Я много лет пытался попасть в Кадиевку, потому что там происходило ровно то, что Яковлев и другие ученые сулили в будущем всему Донбассу, — вплоть до небольших техногенных землетрясений, возникавших, когда в одной из шахт обрушивались тысячи тонн земли и пород, выдавливая наверх воду, разрывающую все на своем пути. В огородах Кадиевки образовались соленые озерца из шахтных вод, грязная от сгнившей древесины и растворенной нефтехимии вода попала в колодцы и подвалы, что-то потрескалось… Но город же как-то продолжал жить? Много лет до войны, а потом и в оккупации? Я мечтал написать репортаж о жизни после конца света, просил устроить мне туда командировку главного редактора «Новой газеты», лауреата Нобелевской премии мира Дмитрия Муратова, он даже писал подробные письма куда-то в администрацию президента России с просьбой обеспечить безопасность журналисту, пишущему репортаж сугубо об экологии, не о войне. Но дело было летом и осенью 2021 года, в Кремле всем уже было не до того.
Почти про каждый донбасский топоним можно найти историю, грозящую экологическим коллапсом и местным жителям, и на сотни километров вокруг. Я закончу рассказом про Нью-Йорк. Так городок рядом с Горловкой в XIX веке назвал местный барин, а потом продал эту землю немецким переселенцам-меннонитам, которые там и жили под американским именем вплоть до Второй мировой. С началом холодной войны Нью-Йорк переименовали в Новгородское, а после возвращения горячей в наши места — единодушными стараниями местных жителей вернули историческое название: видимо, местные посчитали, что заголовки вроде «Снаряды упали на окраинах Нью-Йорка» как-то помогут защитить город.
Еще во время Первой мировой в Нью-Йорке построили завод по производству взрывчатки. Он работал больше ста лет и скопил под городом два хвостохранилища по 400 тысяч тонн — кислотное и щелочное озера, переливающиеся всеми цветами радуги. Окружали озера дамбы, которые подсыпали специальной глиной из карьера в Горловке. А ниже их была рукотворная река отходов четвертого, «неопасного» класса — от местной горнообогатительной фабрики, примерно на пару миллионов тонн речушка. Получалось, что при прорыве дамб химия хлынет вниз в мусорную речку и пойдут отходы в большую жизнь и вместе с водами Северского Донца за пару недель выйдут к водозабору российского города Новошахтинска.
Я любил такие интегральные истории про то, что перед экологическими рисками агрессор и его жертва равны — вода-то общая, что в Северском Донце и Доне, что в Азовском и Черном морях.

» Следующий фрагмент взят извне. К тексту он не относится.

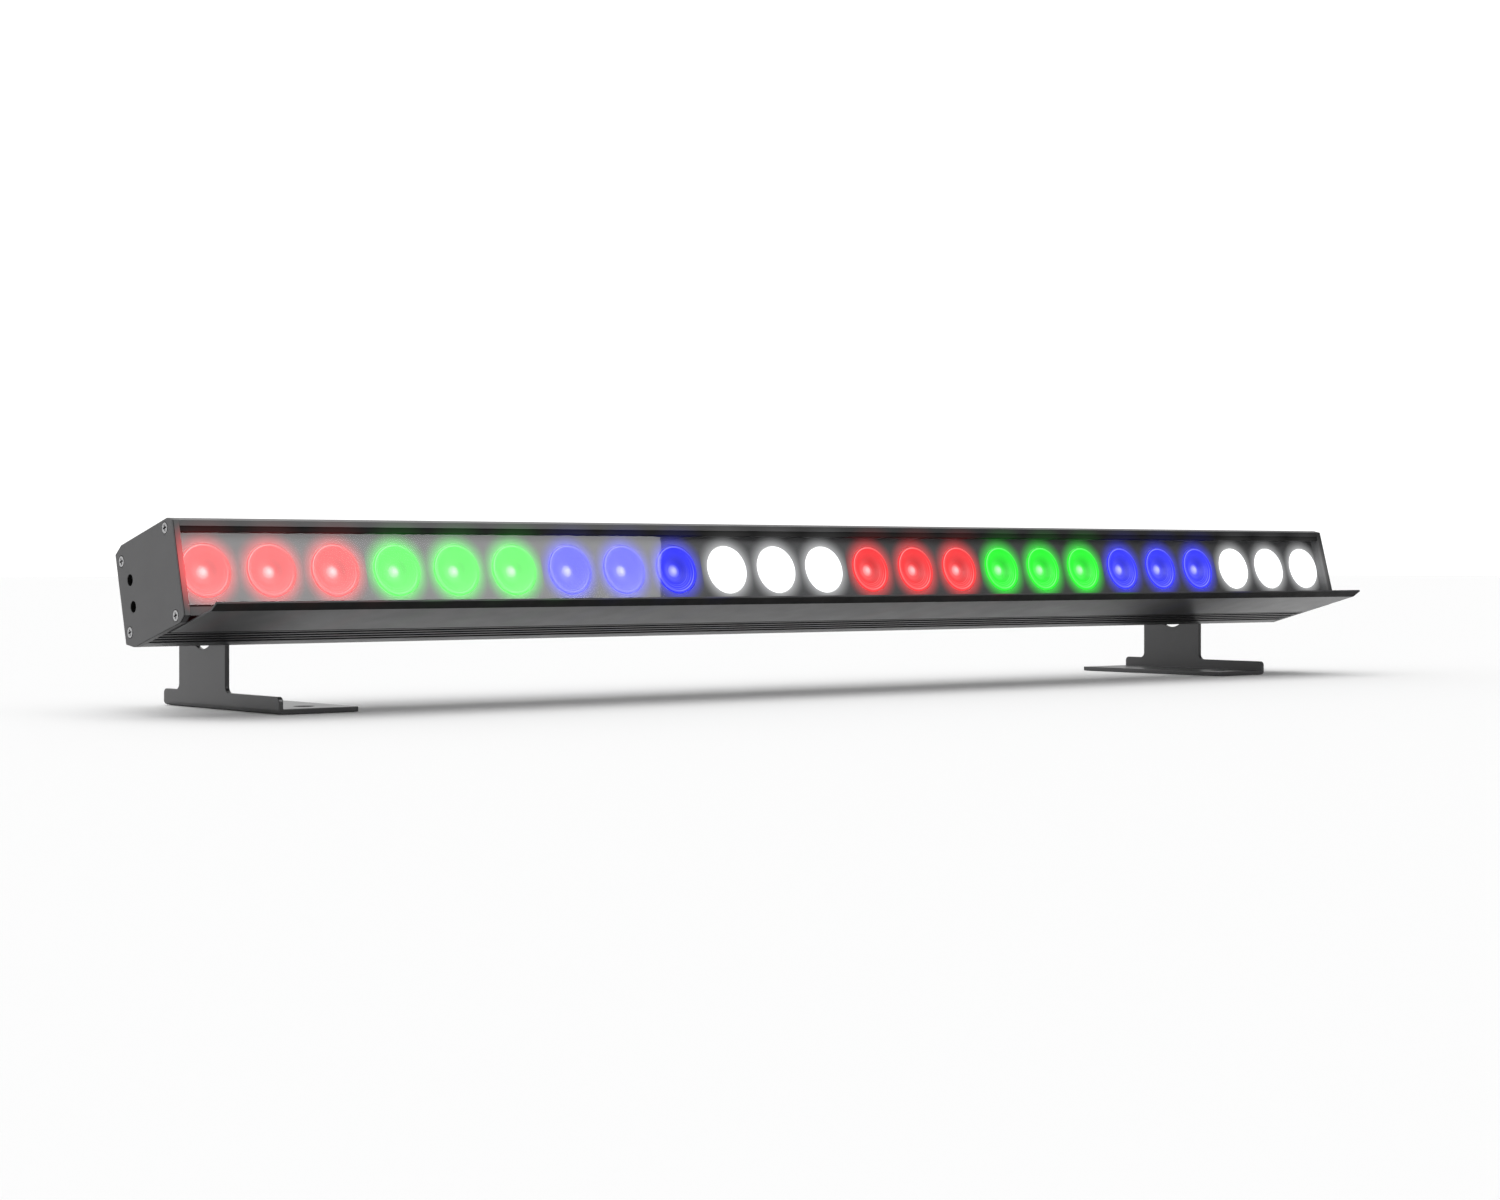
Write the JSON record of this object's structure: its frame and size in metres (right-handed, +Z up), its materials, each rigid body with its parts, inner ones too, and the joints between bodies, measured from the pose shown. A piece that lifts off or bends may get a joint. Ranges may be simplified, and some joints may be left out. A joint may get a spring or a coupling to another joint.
{
  "type": "led strip batten",
  "caption": "Long slim stage light with a row of round coloured lenses behind a clear window, a folding glare shield and tilting floor brackets.",
  "frame": {"origin": "on the floor under the middle of the batten", "axes": "+X along the batten towards the zone 8 end, +Y from the lit front to the back, +Z up"},
  "size_m": [1, 0.1852, 0.1117],
  "materials": {
    "housing": "fine satin powder coat",
    "end_plate": "fine satin powder coat",
    "bracket": "satin black powder coat on steel",
    "shield": "satin black coated aluminium sheet",
    "black_screw": "blackened steel",
    "steel": "zinc-plated steel",
    "window": "clear polished acrylic",
    "seal": "matt black rubber",
    "lens_plate": "dark satin plastic sheet",
    "white_plastic": "moulded white plastic",
    "emitter": "encapsulated LED package",
    "bright_aluminium": "plain aluminium sheet",
    "board": "green solder mask",
    "white_board": "white solder mask on an aluminium core",
    "display": "smoked display window",
    "blue_plastic": "moulded blue plastic",
    "grey_plastic": "moulded grey plastic",
    "connector_metal": "black coated die casting",
    "black_plastic": "moulded black plastic",
    "fuse_glass": "clear glass tube",
    "cable": "black cable jacket",
    "nylon": "black nylon",
    "button": "black silicone",
    "lens_red": "lit red collimator lens",
    "lens_green": "lit green collimator lens",
    "lens_blue": "lit blue collimator lens",
    "lens_white": "lit white collimator lens"
  },
  "bodies": {
    "housing": {"housing_extrusion": "housing", "end_plate_left": "end_plate", "end_plate_right": "end_plate", "end_plate_screws": "black_screw", "front_window": "window", "window_seal_top": "seal", "window_seal_bottom": "seal", "lens_plate": "lens_plate", "lens_holders": "white_plastic", "led_emitters": "emitter", "led_board_screws": "steel", "power_supply_case": "bright_aluminium", "power_supply_cover": "bright_aluminium", "power_supply_board": "board", "driver_board": "board", "control_board": "board", "display_window": "display", "display_module": "display", "rear_panel": "housing", "rear_panel_screws": "black_screw", "power_in_connector": "blue_plastic", "power_out_connector": "grey_plastic", "dmx_in_connector": "connector_metal", "dmx_out_connector": "connector_metal", "fuse_holder": "black_plastic", "fuse": "fuse_glass", "wiring": "cable", "safety_eye": "steel", "pivot_tab_left": "bracket", "pivot_tab_right": "bracket", "pivot_stud_left": "steel", "pivot_stud_right": "steel", "tilt_washers": "nylon", "guide_pins": "steel", "tab_screws": "black_screw", "zone_1_lenses": "lens_red", "zone_2_lenses": "lens_green", "zone_3_lenses": "lens_blue", "zone_4_lenses": "lens_white", "zone_5_lenses": "lens_red", "zone_6_lenses": "lens_green", "zone_7_lenses": "lens_blue", "zone_8_lenses": "lens_white", "led_board_1": "white_board", "led_board_2": "white_board", "led_board_3": "white_board", "led_board_4": "white_board"},
    "shield": {"glare_shield": "shield"},
    "bracket_left": {"bracket_left": "bracket"},
    "bracket_right": {"bracket_right": "bracket"},
    "knob_left": {"tilt_knob_left": "black_plastic", "clamp_washer_left": "nylon"},
    "knob_right": {"tilt_knob_right": "black_plastic", "clamp_washer_right": "nylon"},
    "dmx_out_latch": {"dmx_out_latch": "steel"},
    "fuse_cap": {"fuse_cap": "black_plastic"},
    "menu_button_1": {"menu_button_1": "button"},
    "menu_button_2": {"menu_button_2": "button"},
    "menu_button_3": {"menu_button_3": "button"},
    "menu_button_4": {"menu_button_4": "button"}
  },
  "joints": [
    {"name": "bracket_left_tilt", "type": "hinge", "parent": "housing", "child": "bracket_left", "pos_m": [-0.431, 0.0438, 0.0521], "axis": [1, 0, 0], "range_deg": [-15, 75]},
    {"name": "knob_left_turn", "type": "hinge", "parent": "housing", "child": "knob_left", "pos_m": [-0.431, 0.0438, 0.0521], "axis": [1, 0, 0], "continuous": true},
    {"name": "bracket_right_tilt", "type": "hinge", "parent": "housing", "child": "bracket_right", "pos_m": [0.431, 0.0438, 0.0521], "axis": [1, 0, 0], "range_deg": [-15, 75]},
    {"name": "knob_right_turn", "type": "hinge", "parent": "housing", "child": "knob_right", "pos_m": [0.431, 0.0438, 0.0521], "axis": [1, 0, 0], "continuous": true},
    {"name": "shield_fold", "type": "hinge", "parent": "housing", "child": "shield", "pos_m": [0, -0.03447, 0.05092], "axis": [1, 0, 0], "range_deg": [0, 33]},
    {"name": "menu_button_1_press", "type": "slide", "parent": "housing", "child": "menu_button_1", "axis": [0, -0.9659, 0.2588], "range_m": [0, 0.0008], "stiffness_N_per_m": 400},
    {"name": "menu_button_2_press", "type": "slide", "parent": "housing", "child": "menu_button_2", "axis": [0, -0.9659, 0.2588], "range_m": [0, 0.0008], "stiffness_N_per_m": 400},
    {"name": "menu_button_3_press", "type": "slide", "parent": "housing", "child": "menu_button_3", "axis": [0, -0.9659, 0.2588], "range_m": [0, 0.0008], "stiffness_N_per_m": 400},
    {"name": "menu_button_4_press", "type": "slide", "parent": "housing", "child": "menu_button_4", "axis": [0, -0.9659, 0.2588], "range_m": [0, 0.0008], "stiffness_N_per_m": 400},
    {"name": "dmx_out_latch_press", "type": "slide", "parent": "housing", "child": "dmx_out_latch", "axis": [0, -0.9659, 0.2588], "range_m": [0, 0.0015], "stiffness_N_per_m": 500},
    {"name": "fuse_cap_turn", "type": "hinge", "parent": "housing", "child": "fuse_cap", "pos_m": [-0.076, 0.01872, 0.06399], "axis": [0, 0.9659, -0.2588], "range_deg": [-60, 0]}
  ]
}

В 2024-м бригада «Азов» продолжала твердо удерживать поселок в 300 метрах от этой экологической мины. Я брал интервью у офицера разведки бригады, 28-летнего подполковника с позывным «Скромный», и тот на телефоне показывал мне картинки с этими озерами, с интересом уточняя, в чем же их уникальность. Я в свою очередь просил его поделиться видео с беспилотников — все равно ведь летают над степью, стреляют в русских, пишут процесс на портативные камеры…
От «Азова» я съемок не дождался, но смог дотянуться до совсем секретных людей, близких к Генеральному штабу ВСУ, и те, вникнув в проблему, уже летом 2025 года согласились показать (но не дать для публикации) военные спутниковые снимки Ирине Николаевой — руководителю группы экологов, которая изучала хвостохранилища до вторжения России. На фотографиях мы увидели существенно обмелевшие химические озера — жидкость не доходила на пару метров до дамб по кругу. Николаева думала несколько дней, а потом сказала мне, что простое выпаривание воды не могло привести к такому обмелению, возможно, страшная химия протекает под хвостохранилище — сто лет назад и позже при Советском Союзе стандарты были мягкие, дно подобных озер химии просто засыпали глиной или материалом из отвалов породы.
Дамбы вокруг озер не подсыпают уже три года. Такие озера есть еще под разбитой Авдеевкой; они остались от уничтоженного в ходе многомесячного российского штурма коксохимического завода — самого большого в Европе. Под Никитовкой стоит огромный брошенный ртутный комбинат с рудником. В Луганской области вам расскажут о хранилищах старого ракетного топлива и взрывчатки на заводе в Рубежном, о химических предприятиях в Лисичанске, об уникальных радиоактивных шахтах, с развалин которых сейчас годами бьет по Белогоровке российская артиллерия.
«Людей здесь не будет, — уверенно сказал мне главный геолог шахтоуправления „Торецкуголь“ Петр Фоменко еще в 2017 году. — Шахты закончатся, вода, может, в питьевые горизонты поднимется, а ковыль и тюльпаны в степи будут цвести такие же. Ну, может, чуть изменится рельеф».
Может быть, он прав. Может, леса вырастут снова, а степь над шахтами без людей залечит раны быстрее. Может, когда-нибудь здесь по развалинам городов будут ходить сталкеры и по косвенным приметам, по остаткам терриконов угадывать места выхода на поверхность бывших шахтных стволов. И рассказывать экскурсантам, что когда-то здесь жили люди.